The Rathburns’ lead vocalist Frances Virgillio had to renege from executing a planned phone interview with Music Express – something about having to work a double shift as a server at Earl’s Kitchen restaurant/bar in Woodbridge Ontario – balancing one paying job to sustain her budding music career.
“You got to work so you can work,” laughed Virgillio when we finally hook up over the phone to chat about her quartet’s two year existence and the release of the band’s second EP, a four-track release titled `Heavin, Heavin’. “Actually the owners of the restaurant have been very good to me. They know how important weekends are to me and they are very considerate when it comes to a key mid-week date. They are very understanding.”
Fresh off performing at the Music Express Canadian Music Week showcase at the Rivoli May 6th and having launched their latest release by performing at 94.9 The Rock Toronto’s Gen Next event at Toronto’s Phoenix Concert Theatre in early April, The Rathburns, comprising of Virgillio, her guitar-playing sibling Joey Virgillio, bassist Erik Kolomayz and drummer Matt Burdon original formed a group in late 2012.

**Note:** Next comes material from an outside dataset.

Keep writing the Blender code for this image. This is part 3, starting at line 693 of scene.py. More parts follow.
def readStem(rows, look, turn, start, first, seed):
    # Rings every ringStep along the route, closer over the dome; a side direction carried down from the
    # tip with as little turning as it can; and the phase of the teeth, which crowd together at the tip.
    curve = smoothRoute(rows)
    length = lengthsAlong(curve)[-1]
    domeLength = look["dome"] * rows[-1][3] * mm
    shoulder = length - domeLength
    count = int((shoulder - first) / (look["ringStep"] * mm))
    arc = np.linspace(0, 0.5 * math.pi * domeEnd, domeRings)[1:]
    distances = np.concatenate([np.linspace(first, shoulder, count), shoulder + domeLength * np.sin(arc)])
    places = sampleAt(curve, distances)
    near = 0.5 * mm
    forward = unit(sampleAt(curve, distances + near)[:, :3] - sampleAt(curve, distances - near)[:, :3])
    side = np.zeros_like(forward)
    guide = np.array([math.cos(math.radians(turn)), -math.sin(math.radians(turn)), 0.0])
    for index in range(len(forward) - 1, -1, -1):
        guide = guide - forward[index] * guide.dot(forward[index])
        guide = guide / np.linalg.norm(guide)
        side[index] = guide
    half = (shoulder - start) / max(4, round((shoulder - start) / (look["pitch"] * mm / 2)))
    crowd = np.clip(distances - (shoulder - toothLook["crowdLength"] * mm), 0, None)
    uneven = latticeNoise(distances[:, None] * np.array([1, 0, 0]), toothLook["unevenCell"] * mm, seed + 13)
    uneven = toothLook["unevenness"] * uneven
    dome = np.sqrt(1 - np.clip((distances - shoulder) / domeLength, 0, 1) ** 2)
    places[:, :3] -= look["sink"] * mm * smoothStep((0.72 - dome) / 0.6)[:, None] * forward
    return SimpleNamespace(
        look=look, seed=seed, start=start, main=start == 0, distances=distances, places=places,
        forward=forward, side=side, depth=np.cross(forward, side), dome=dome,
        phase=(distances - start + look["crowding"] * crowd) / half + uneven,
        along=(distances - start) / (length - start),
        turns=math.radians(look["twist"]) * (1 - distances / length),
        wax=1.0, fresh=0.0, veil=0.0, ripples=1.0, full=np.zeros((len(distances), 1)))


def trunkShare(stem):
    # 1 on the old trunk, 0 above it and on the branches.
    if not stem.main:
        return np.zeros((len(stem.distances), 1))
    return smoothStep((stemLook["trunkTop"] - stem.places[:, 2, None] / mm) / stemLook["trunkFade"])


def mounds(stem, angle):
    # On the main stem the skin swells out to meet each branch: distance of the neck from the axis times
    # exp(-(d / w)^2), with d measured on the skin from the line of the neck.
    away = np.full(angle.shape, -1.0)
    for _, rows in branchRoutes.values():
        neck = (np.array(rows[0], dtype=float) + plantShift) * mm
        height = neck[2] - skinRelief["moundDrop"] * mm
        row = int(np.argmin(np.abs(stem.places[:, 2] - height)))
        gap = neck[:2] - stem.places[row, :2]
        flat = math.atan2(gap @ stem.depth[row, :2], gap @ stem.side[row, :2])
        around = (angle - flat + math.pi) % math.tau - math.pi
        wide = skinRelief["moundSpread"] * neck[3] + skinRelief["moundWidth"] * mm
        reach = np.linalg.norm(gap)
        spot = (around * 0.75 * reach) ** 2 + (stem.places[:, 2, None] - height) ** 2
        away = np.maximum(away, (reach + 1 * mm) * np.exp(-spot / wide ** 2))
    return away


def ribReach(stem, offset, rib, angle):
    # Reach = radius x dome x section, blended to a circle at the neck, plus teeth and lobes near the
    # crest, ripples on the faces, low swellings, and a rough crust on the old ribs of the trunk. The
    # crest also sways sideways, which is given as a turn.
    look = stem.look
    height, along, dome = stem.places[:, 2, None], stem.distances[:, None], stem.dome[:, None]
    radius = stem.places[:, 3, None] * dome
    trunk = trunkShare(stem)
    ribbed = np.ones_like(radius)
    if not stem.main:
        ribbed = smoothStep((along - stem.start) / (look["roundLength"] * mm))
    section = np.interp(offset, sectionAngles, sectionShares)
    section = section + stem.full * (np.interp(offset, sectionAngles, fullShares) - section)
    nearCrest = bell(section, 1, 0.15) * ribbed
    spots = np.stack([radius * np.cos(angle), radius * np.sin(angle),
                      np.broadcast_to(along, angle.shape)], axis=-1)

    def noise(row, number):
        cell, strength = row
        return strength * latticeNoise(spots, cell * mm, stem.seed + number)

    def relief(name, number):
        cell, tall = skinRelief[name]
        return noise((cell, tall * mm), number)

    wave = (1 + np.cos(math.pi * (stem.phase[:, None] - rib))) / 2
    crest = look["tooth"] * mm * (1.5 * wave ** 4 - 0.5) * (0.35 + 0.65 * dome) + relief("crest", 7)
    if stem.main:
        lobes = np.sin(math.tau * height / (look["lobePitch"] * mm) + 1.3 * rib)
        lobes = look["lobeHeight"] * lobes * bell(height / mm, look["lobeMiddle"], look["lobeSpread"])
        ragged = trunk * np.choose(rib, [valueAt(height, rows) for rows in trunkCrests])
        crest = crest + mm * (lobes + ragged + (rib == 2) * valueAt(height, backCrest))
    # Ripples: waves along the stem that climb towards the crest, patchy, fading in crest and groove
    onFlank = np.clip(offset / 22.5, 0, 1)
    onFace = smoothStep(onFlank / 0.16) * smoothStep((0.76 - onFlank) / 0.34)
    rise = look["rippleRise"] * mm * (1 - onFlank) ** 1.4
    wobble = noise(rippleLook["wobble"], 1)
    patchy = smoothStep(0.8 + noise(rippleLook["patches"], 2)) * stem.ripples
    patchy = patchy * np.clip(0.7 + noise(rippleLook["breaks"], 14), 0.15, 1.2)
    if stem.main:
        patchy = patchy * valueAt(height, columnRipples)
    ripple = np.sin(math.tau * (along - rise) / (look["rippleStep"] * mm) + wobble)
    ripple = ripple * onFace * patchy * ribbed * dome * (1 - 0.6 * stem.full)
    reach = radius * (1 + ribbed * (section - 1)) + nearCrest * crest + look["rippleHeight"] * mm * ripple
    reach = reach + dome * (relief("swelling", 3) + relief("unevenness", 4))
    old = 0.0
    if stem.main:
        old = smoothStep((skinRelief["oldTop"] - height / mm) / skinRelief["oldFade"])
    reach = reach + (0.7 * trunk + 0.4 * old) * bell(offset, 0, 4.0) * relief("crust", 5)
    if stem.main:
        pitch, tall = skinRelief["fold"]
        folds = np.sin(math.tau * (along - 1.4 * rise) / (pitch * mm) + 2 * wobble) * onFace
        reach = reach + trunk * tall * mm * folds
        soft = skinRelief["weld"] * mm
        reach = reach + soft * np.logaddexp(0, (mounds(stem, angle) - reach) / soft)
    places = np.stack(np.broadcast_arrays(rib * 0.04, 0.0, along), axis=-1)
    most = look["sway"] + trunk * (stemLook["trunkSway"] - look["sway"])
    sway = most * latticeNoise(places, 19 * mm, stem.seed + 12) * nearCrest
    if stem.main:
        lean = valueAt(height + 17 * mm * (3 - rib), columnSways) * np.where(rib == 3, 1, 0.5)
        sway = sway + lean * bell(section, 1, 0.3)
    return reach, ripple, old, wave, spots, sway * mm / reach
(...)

“My brother Joey and I used to play acoustically together in a duo we called Fir. We were playing pretty folk songs and pretty covers but we said to ourselves, this is not a reflection of what we are listening to,” explained Virgillio. “We were into dirty garage rock bands like The White Stripes and The Strokes and Joey was also into people like BB King, Jimi Hendrix and Janis Joplin. What we liked about these artists was that they weren’t afraid to show their vulnerability. They weren’t afraid to screw up, they totally let loose.
The Virgillios met bassist Kolomayz when Joey and Erik were attending a sound engineering course at Gil Moore’s Metalworks Recording Studios in Mississauga and after a brief period with drummer Rob Pagliari, they settled on Matt Burdon as their regular percussionist. “Our edict to the band was, `are we ready to be a family because we’re going to live and breathe this,” she noted.
Although the band’s name is in reference to Rathburn Road, (located in Etobicoke near Pearson International Airport), there is no geographical affinity to the area even though the band displays a Rathburn Road sign on stage. Virgillio, who actually lives in Bolton Ontario, says she was just driving in the area, thinking about a suitable new name when she happened to manoeuvre on to Rathburn Road. “It was like tree, sign, Rathburn Road,” okay, that works!” Virgillio explained. “So I called up the other band members and they were cool with it.”
Writing by committee, the Rathburns soon had a bunch of songs together and they decided to loaded up as much gear as they could fit in their car and headed north to record at Virgillio’s parents Muskoka cottage. “We recorded six songs in like two days. We just went berserk, recording and playing around, it was such a good vibe and a great bonding experience for the band,” noted Virgillio. “We release the six-song, self-titled EP in November 2012. Listening back to it, it was obvious we really needed to develop our sound, needed to sound a little more professional and needed to legitimize our sound, but it was fine for our first effort.”
These lessons were applied to their second EP “Heavin Heavin” which has been released with assistance from “Redd”, who works as a booking agent at Toronto’s Phoenix Concert Theatre. “Redd had seen us play at the Indie Week Finals at the Mod Club, liked our set and we traded emails,” informed Virgillio. “She booked us to play at the ‘Unsilent Night’ gig at the Phoenix, just before Christmas and when she found out we were releasing a second EP, she arranged for the record launch to be at the Phoenix on the Gen Next showcase sponsored by Rock 94.9 Oshawa.
Redd has since agreed to manage The Rathburns and her savvy on the local music scene has impressed Virgillio who calls her `a real shark’ in developing the band’s music credibility.
Virgillio is aware that the challenge in developing the band’s career is in their hands and sees social media as a necessary evil. “Oh My God, it’s the worst, I hate social media so much but it’s such a crutch now, we need it, that’s how you reach people,” shrugged Virgillio. “There’s so much you have to learn, the proper etiquette in dealing with promoters, how to work with people in the industry. It’s an on-going education. But if you are going to be committed to your career, you have to take the time out to learn the process.”
The Rathburns have done the rounds of Queen Street clubs and are striving to play higher profile venues. “We need to play better shows,” Virgillio allowed. “We need to find a purpose for our shows. The Queen Street shows are fun but there comes a time when you have to grow and develop.”
Still the Rathburns are encouraged by a number of new artists progressing through the industry with a number of key bands receiving national radio exposure. “Authentic music was always here, it’s just that now it’s getting some tender, loving care it wasn’t getting previously.” concludes Virgillio. “
“We have received some radio encouragement from Rock 94.9 but we want to receive airplay based on our own merits and not by being part of some existing trend. We try to maintain some authenticity in our writing and we just hope that radio will accept it for what it is. I wouldn’t want to write a `radio song’ just to get radio exposure. If we all did that, then you wouldn’t get anything new. Everything would sound just the same.”